= Vapor horn =

A Vapor horn is a device used primarily for two-phase (liquid/vapor) feeds to petroleum refinery fractionators, which is designed to provide both bulk phase separation of the vapor and liquid, and to provide initial distribution of the feed vapor.

==Operation==

For vapor/liquid phase separation, vapor horns utilize an open bottom construction and induced centrifugal action to direct entrained liquid particles to the column wall, which will then flow down into the column sump or collector tray below. Some vapor horn designs employ baffles, to avoid excessive impingement and splashing which can result in the formation of small liquid particles that are at higher risk of being re-entrained.
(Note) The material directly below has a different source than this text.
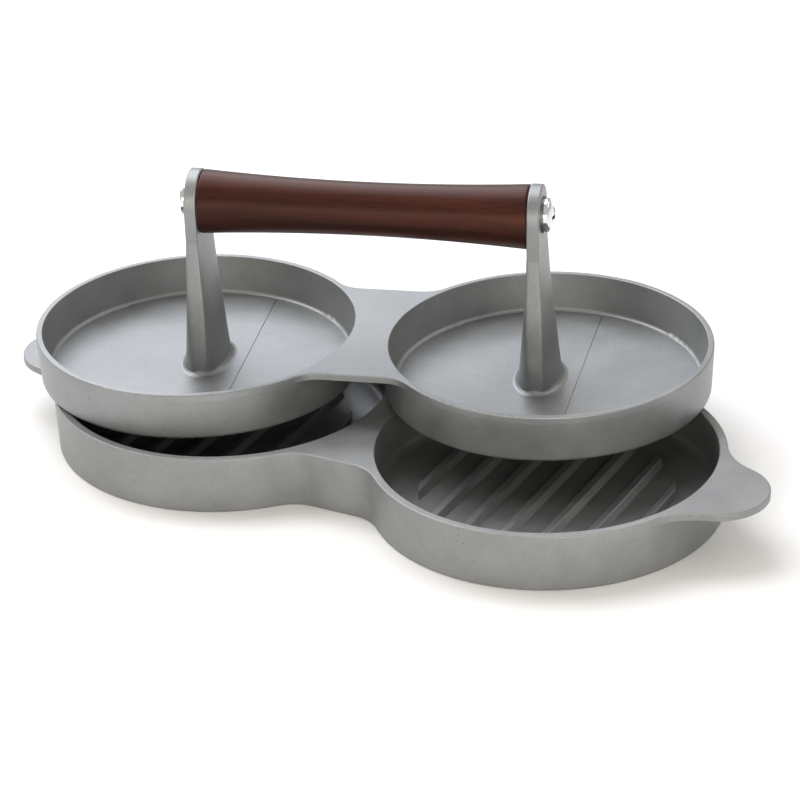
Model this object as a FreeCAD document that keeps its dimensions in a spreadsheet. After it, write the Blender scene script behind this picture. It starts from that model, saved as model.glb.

Additional baffles can be employed to eliminate cyclonic motion once the bulk phase separation is complete and the swirling motion is no longer desirable. Some vapor horns have been designed to handle high inlet velocities.

==Applications==

Vapor horns often find application on the inlet to crude oil vacuum distillation towers, where liquid entrainment can be quite detrimental to tower performance. It has been noted that in high vapor rate vacuum services, vapor horns have low levels of entrainment relative to similar technologies. In some cases, refiners have removed vapor horns within vacuum towers to reduce coking. While this does work as intended, it also has the unintended consequence of increasing carryover into heavy vacuum gas oil, thereby lowering its quality.